Student loans can have a big impact on your finances. If you have student loan debt, you know just how much student debt can impact your financial outlook. But does paying your student loans build credit? The short answer: yes.
Let’s take a closer look at how your student loan payments impact your credit score.
How does paying student loans help build credit?
Responsible management of your student loan payments will help you build credit. Paying your student loans should help you build your credit score over time. However, you might end up hurting your credit score if you don’t make regular, on-time payments toward your student loans.
Student loan payments are reported to credit bureaus
Credit bureaus are the organizations that collect and store financial information about you. The three major credit bureaus are Experian, Equifax, and TransUnion.
Lenders can report your loan activity to these credit bureaus. In turn, this collected data is stored as a credit report and can be used to determine your credit score.
Whether you have federal student loans or private student loans, the actions you take regarding your loans will likely be reported to the credit bureaus. As with all financial choices, your actions can have either positive or negative consequences.
Here’s the breakdown.
Let’s say you make regular, on-time monthly payments to your student loans. Since the FICO score takes your payment activity into account, your credit score should be positively impacted by your actions.

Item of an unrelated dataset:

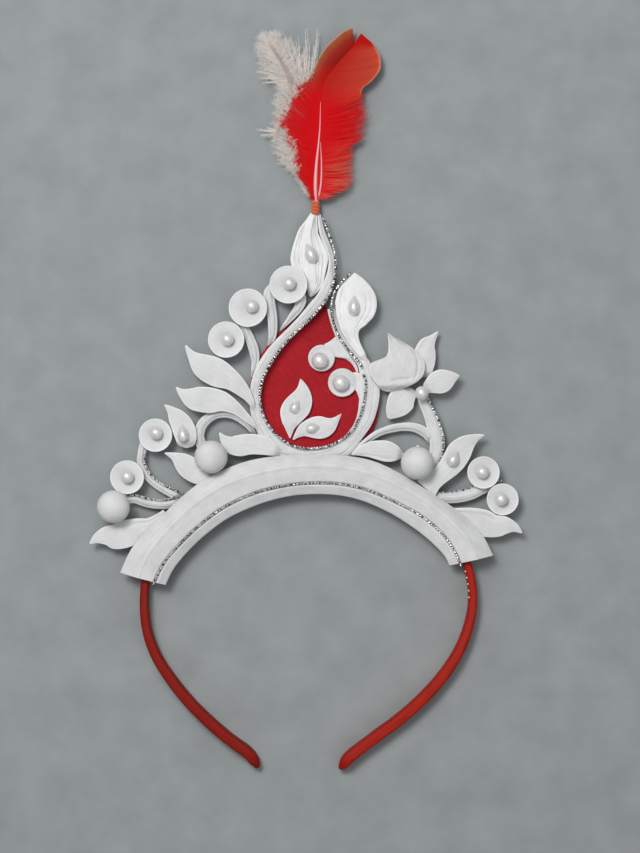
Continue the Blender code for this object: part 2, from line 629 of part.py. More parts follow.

On the flip side, let’s say you are unable to make regular, on-time payments to your student loans. In that case, your credit score may be negatively impacted.
If you are struggling to keep up with your monthly payments after graduation, then you may want to consider alternative repayment plans available with federal loans.
What factors impact your credit score?
To help you better understand how paying your student loans helps you build credit, it’s important to have a basic understanding of the factors that influence your FICO score.
Here’s a quick breakdown of factors that impact your FICO score:
- Payment history. Payment history accounts for the largest component (35%) of your credit score. A late or missed payment can adversely affect your credit.
- Amount owed. The amount of debt you owe is another critical factor (30%) which determines your credit score. FICO also looks at your credit utilization ratio which divides the total amount of revolving credit you’re using by your total credit limits.
- Length of credit history. The length of your credit history makes up 15% of your FICO score. In general, a long and responsible credit history will lead to a higher credit score.
- Credit mix. Having a good credit mix accounts for 10% of your score. Different types of credit include installment accounts, like student loans and mortgages, as well as revolving credit accounts, like credit cards. A more diverse credit mix is preferred and can positively impact your credit score.
- New credit. New credit inquiries and any new credit accounts will impact 10% of your credit score calculation. Generally, more hard inquiries will temporarily lower your credit score. If you’re considering student loan refinancing, be careful of authorizing a hard credit inquiry with too many lenders in a short period. Instead, explore offers through soft credit checks until you’re ready to move forward with a particular lender.
Are your student loans having a positive impact on your credit score?
A good credit score can open the door to many financial possibilities. Whether you want to buy your first house or open new credit lines, a good credit score can help you tap into more affordable financing opportunities.
So, how can you ensure that your student loans are having a positive impact on your credit history? Here’s a checklist of questions to work through.
- Can you afford your monthly student loan payment? If you can’t afford your monthly payment, consider seeking out a different repayment plan or refinancing your student loans.
- Are you making on-time payments every month? A history of on-time student loan payments will positively impact your credit score.
- Are your loans close to default? A defaulted student loan can wreak havoc on your credit score. Reach out to your lender about your repayment or financial hardship options.
Take an honest look at your student loan repayment habits. Do your best to maintain a responsible repayment pattern. As you create a history of on-time student loan payments, your credit score may rise over time. But without responsible management of your student loans, your credit score is likely to suffer.
Student loans can have a positive impact on your credit score. However, the way you manage your student loans can cause your credit score to rise or fall. If possible, make on-time monthly payments consistently to watch your credit score strengthen.